3.6.19
The Ghent Workgroup today releases a new specification to cater to the growing small format digital print segment. The new specification provides standardized guidelines for PDF file creation and quality control for the segment and has already been adopted by leading preflight vendors to enable rapid acceptance in today’s workflows.
“In a recent Ghent Workgroup survey, digital print was identified as a key area missing good guidelines for the usage of PDF,” says Elli Cloots, Vice-Chair at the Ghent Workgroup and Senior Product Marketing Manager at EFI. The small format digital print segment is similar to traditional commercial print, but the methodologies and equipment used are different enough to require specific guidelines. “Having this new specification helps significantly to improve standardization, and thus the possibility for automation, in this growing segment,” continues Ms. Cloots.
The digital print specification is released under the umbrella of the Ghent Workgroup’s 2015 specifications, as it builds on the same principles. The specification describes the rules PDF files used for digital print should follow. Software and hardware vendors can then use the specification to finetune file creation and quality control in their workflows and output devices.
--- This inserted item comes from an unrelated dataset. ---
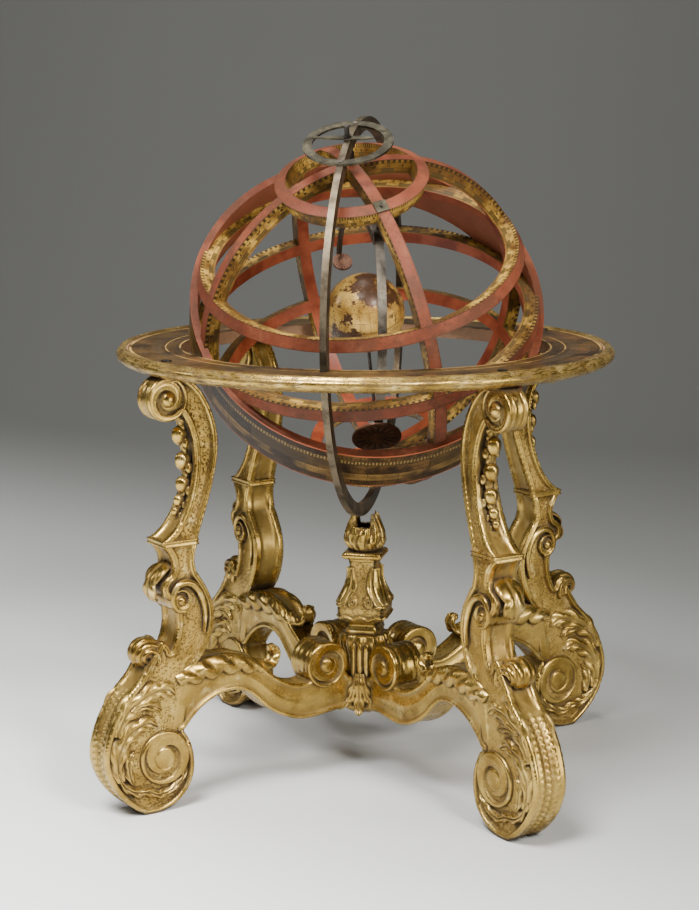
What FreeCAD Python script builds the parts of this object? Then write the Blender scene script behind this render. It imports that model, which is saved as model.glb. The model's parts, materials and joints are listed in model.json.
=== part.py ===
import FreeCAD, Part
import math
import os
import Sketcher
from FreeCAD import Placement, Rotation, Vector

# Armillary sphere in a horizon ring, on a carved four-legged stand.
# Millimetres, +Z up, origin on the floor under the middle of the stand.
# The meridian ring stands in the YZ plane and the north pole leans towards -Y.
# The four legs stand on the diagonals.

X_AXIS = Vector(1, 0, 0)
Y_AXIS = Vector(0, 1, 0)
Z_AXIS = Vector(0, 0, 1)

DRIVING_SIZES = [
    # sphere of hoops
    ("sphere_height", 435.3),
    ("pole_lean", 25.96),
    ("colure_longitude", 304.16),
    ("obliquity", 23.44),
    ("hoop_outer", 162.5),
    ("hoop_inner", 148.5),
    ("lap_radius", 154.0),
    ("lap_gap", 0.15),
    ("seam_turn", 33.0),
    ("hoop_width", 11.5),
    ("colure_width", 11.6),
    # zodiac band, set a little steeper than the ecliptic
    ("zodiac_slope", 27.0),
    ("zodiac_turn", -3.2),
    ("zodiac_outer", 164.5),
    ("zodiac_inner", 157.5),
    ("zodiac_half_angle", 9.7),
    # meridian and hour circle
    ("meridian_outer", 186.5),
    ("meridian_inner", 174.5),
    ("meridian_thickness", 6.0),
    ("hour_circle_outer", 40.6),
    ("hour_circle_inner", 32.4),
    ("hour_circle_level", 181.9),
    ("hour_circle_thickness", 2.0),
    # axles
    ("axle_radius", 2.2),
    ("rod_radius", 1.6),
    ("running_fit", 0.05),
    ("end_gap", 0.4),
    ("nut_radius", 3.6),
    ("bush_top", -146.0),
    ("axle_bottom", 146.0),
    ("axle_top", 200.0),
    ("collar_radius", 4.5),
    ("hand_level", 187.2),
    ("hand_thickness", 1.6),
    # bodies inside the sphere
    ("earth_radius", 37.4),
    ("earth_rise", 5.0),
    ("rod_tip", -19.0),
    ("rod_end", -190.0),
    ("pin_radius", 1.6),
    ("pin_bottom", 112.0),
    ("pin_top", 165.5),
    ("plate_width", 12.0),
    ("plate_thickness", 1.2),
    ("sun_orbit", 133.0),
    ("sun_radius", 22.4),
    ("sun_longitude", -19.6),
    ("moon_orbit", 68.0),
    ("moon_radius", 9.3),
    ("moon_longitude", 174.9),
    # horizon ring
    ("horizon_top", 409.0),
    ("horizon_bottom", 397.0),
    ("horizon_inner", 172.0),
    ("horizon_wood_outer", 224.0),
    ("horizon_outer", 233.3),
    ("paper_outer", 222.0),
    ("paper_thickness", 0.4),
    ("notch_radius", 188.0),
    ("notch_width", 7.0),
    ("ring_screw_circle", 212.0),
    ("ring_screw_radius", 2.2),
    ("ring_screw_length", 16.0),
    ("ring_screw_head_radius", 4.6),
    ("ring_screw_head_height", 1.4),
    ("circle_screw_radius", 1.1),
    ("circle_screw_length", 5.0),
    ("circle_screw_head_radius", 2.2),
    ("circle_screw_head_height", 0.8),
    # stand
    ("leg_thickness", 32.0),
    ("leg_top_thickness", 20.0),
    ("leg_taper_start", 225.0),
    ("leg_taper_end", 345.0),
    ("arm_thickness", 28.0),
    ("hub_radius", 26.0),
    ("dowel_radius", 5.0),
    ("leg_dowel_start", 182.0),
    ("leg_dowel_end", 222.0),
    ("leg_dowel_level", 100.0),
    ("hub_dowel_start", 12.0),
    ("hub_dowel_end", 46.0),
    ("hub_dowel_level", 78.0),
    ("tenon_radius", 6.0),
    ("tenon_bottom", 190.0),
    ("tenon_top", 226.0),
    ("collar_bottom", 206.0),
    ("collar_top", 212.0),
    ("collar_half_width", 19.2),
    ("flame_top", 249.0),
    ("flame_slot_bottom", 236.0),
    ("flame_slot_width", 14.0),
]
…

Due to the nature of digital print, the specification is significantly different from what is used in other segments such as offset printing or packaging. Rules focusing on overprint problems for example, have been significantly relaxed because the output devices in this market can handle those problems natively. The specification also sees relaxed image resolution checks, due to the nature of the work often printed in digital. Other requirements remain of paramount importance. These include PDF/X-4 compliance, basic PDF file integrity verification, ensuring overprinting white objects don’t disappear, all the way up to avoiding color shifts when using the wrong transparency blending color space. And of course, companies can always add additional requirements on top of what the Ghent Workgroup already suggests, but now there is a good set of base rules to build on.